Na de aanslag op Bergamot is er iets veranderd in de vreemde coma. De zeven slachtoffers lijken op vaste tijdstippen, tegelijkertijd, een soort hallucinatie te krijgen, waarbij ze hevige pijn en angst lijden. De zaak wordt nog vreemder als Zonnebloem de tuin van de villa in gaat en daar de armband van Rascar Capac vindt, waarna hij ineens spoorloos verdwijnt. Kuifje en Haddock ontdekken dat de insluiper zich gisterennacht in een boom verborgen had en dat hij waarschijnlijk ook degene is die Zonnebloem ontvoerd heeft. De ontvoerder vlucht echter weg in een zwarte auto. De politie zet een blokkade op, maar de criminelen wisselen van auto, zodat ze de blokkade ongemerkt passeren. De zwarte auto wordt in een bos gevonden en aan de krassen op een boom valt af te leiden dat de nieuwe auto beige is. Een agent herinnert zich een beige auto, met een Zuid-Amerikaan en een indiaan erin.

Na een bericht dat de auto gezien is in Saint-Nazaire[1] gaan Kuifje en de kapitein erheen. Het wrak van de auto is opgevist uit het water, maar van de ontvoerders is geen spoor.
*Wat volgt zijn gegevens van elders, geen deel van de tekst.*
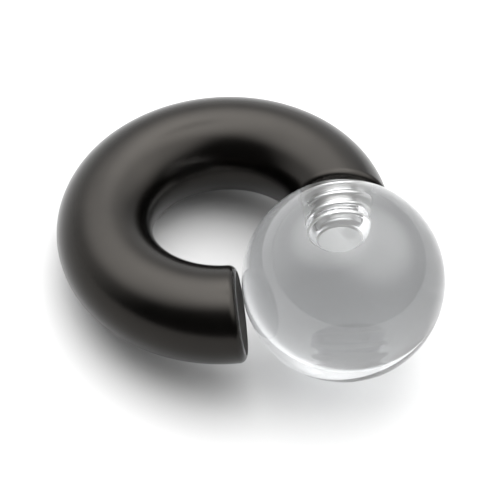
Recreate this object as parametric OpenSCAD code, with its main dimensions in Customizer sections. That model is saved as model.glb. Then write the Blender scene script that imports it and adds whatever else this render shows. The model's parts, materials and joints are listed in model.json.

In de haven loopt Kuifje generaal Alcazar tegen het lijf, die naar San Theodoros terugkeert, aangezien zijn assistent Chiquito hem onverwachts in de steek gelaten heeft. Kuifje merkt op dat de gelijktijdige verdwijning van Zonnebloem en Chiquito wel erg typisch is. Terloops hoort hij van Alcazar dat Chiquito een afstammeling van de Inca's is, een van de zeer weinige.

Verdere aanwijzingen zijn er niet, dus gaan Haddock en Kuifje naar La Rochelle om aldaar Haddocks vriend kapitein Chester te bezoeken. Deze blijkt al vertrokken te zijn, maar Kuifje en Haddock stuiten in de haven bij toeval op Zonnebloems hoed, waardoor ze dus zeker weten dat ze op het goede spoor zijn. Ze ontdekken dat Zonnebloem waarschijnlijk op de boot Pachacamac zit, die naar Peru is vertrokken. Kuifje en kapitein Haddock gaan meteen per vliegtuig naar Peru om de politie in te lichten.